Fly-Sized Robotic Fly Flies

Writing by Evan Ackerman on Wednesday, 2 of January , 2008 at 6:03 am

Robotics researchers have long been envious of flying insects, many of which are able to perform all sorts of spectacular acrobatics despite their small wings and smaller brains. Researchers at Harvard University have created a robotic fly the size of a penny that is actually able to fly using a wing structure and motions based on, you guessed it, a fly. The robofly weighs 60 milligrams (the equivalent of a few grains of rice), and beats its 1.5cm wings 120 (!) times per second. Most impressively, the actuating composite motor that powers the wings is 5 times more powerful for its weight than the muscles of a real fly.
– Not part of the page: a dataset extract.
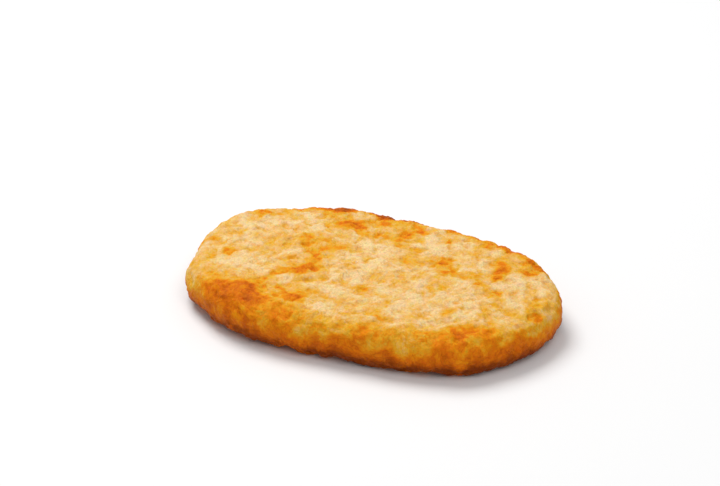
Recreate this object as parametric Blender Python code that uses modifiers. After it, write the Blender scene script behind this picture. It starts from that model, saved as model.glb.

You’ll notice in the video that the robofly takes off while attached to wires. Currently, there is no on-board power source, although that’s step 3. Step 2 is going to be making the fly controllable somehow, which (I’m guessing) is going to be (to put it mildly) tricky. Robert Wood, the designer of the fly, is taking a very biological approach to the project, but he’s not letting it constrain him, which I find to be pretty progressive:

Success meant that Wood could finally turn to those questions that weren’t worth asking until the fly took off: Is the shape of a fly’s wings (a less-than-optimal design which Wood improved on in his robotic version) a biological limitation, or does it somehow aid the fly’s aerodynamics? Does a four-winged insect offer a design improvement? Even questions of evolutionary biology come into play: Why did all the four-winged arthropod flyers of the late Carboniferous period evolve to have two wings?

It’s great how the process of designing a biologically inspired robot may actually help to answer questions about evolutionary biology. By creating a fly from scratch, we get a glimpse of how and why flies are so good at being flies… Hopefully this same philosophy might be extended to other biobots.